Sam Lawrie, one of the local rugby enthusiasts trying to spread the word about the game, told us: “The tag rugby is going really well so far, and we’re hoping that some Glasgow Warriors players might be able to attend our festival.

“The first after school session at Rothesay Academy, for pupils in S1 to S3, is on Tuesday, March 5 from 4-5pm, and we’re also holding an adult training session on Tuesday, March 26 at the rugby pitch [behind Rothesay Leisure Pool] from 6-7.30pm.”

In addition there are plans to hold family tag rugby sessions during the summer to further foster interest in what is a very social sport.

“Tag rugby is a non-contact, evasive form of the sport,” Sam continued. “In Helensburgh, where I lived previously, we had six-a-side tag rugby sessions where you had to have two girls and an under-16 player in your squad of eight.

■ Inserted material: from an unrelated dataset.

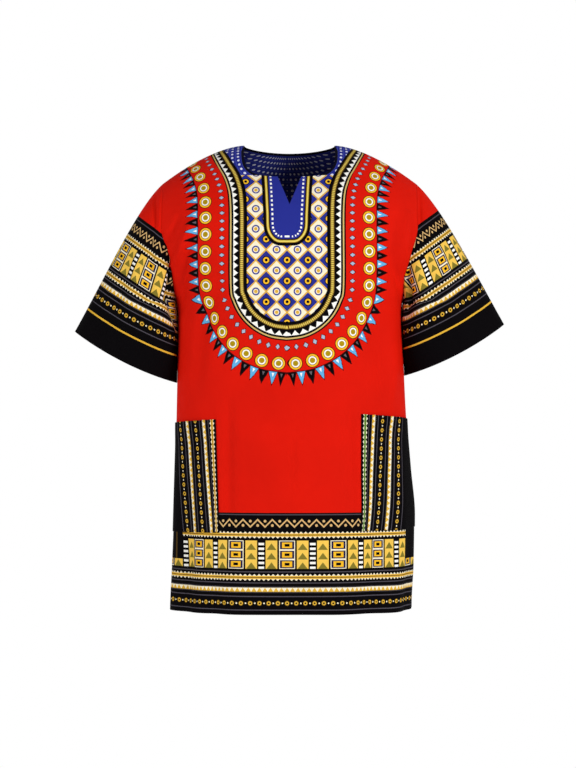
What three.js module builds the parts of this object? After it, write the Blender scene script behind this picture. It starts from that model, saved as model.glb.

“Everyone seems to be loving the sessions we’ve had so far.”

In addition, Sam and his fellow enthusiasts are hoping to generate enough interest to be able to field an adult team in some end-of-season sevens tournaments, and perhaps even to organise one or two full 15-a-side friendly fixtures later in the year.

“The great thing about the after school club at the Academy,” he added, “is that next year the oldest ones in the group will be 16 and at an age when they can be the next generation of adult Bute rugby players.”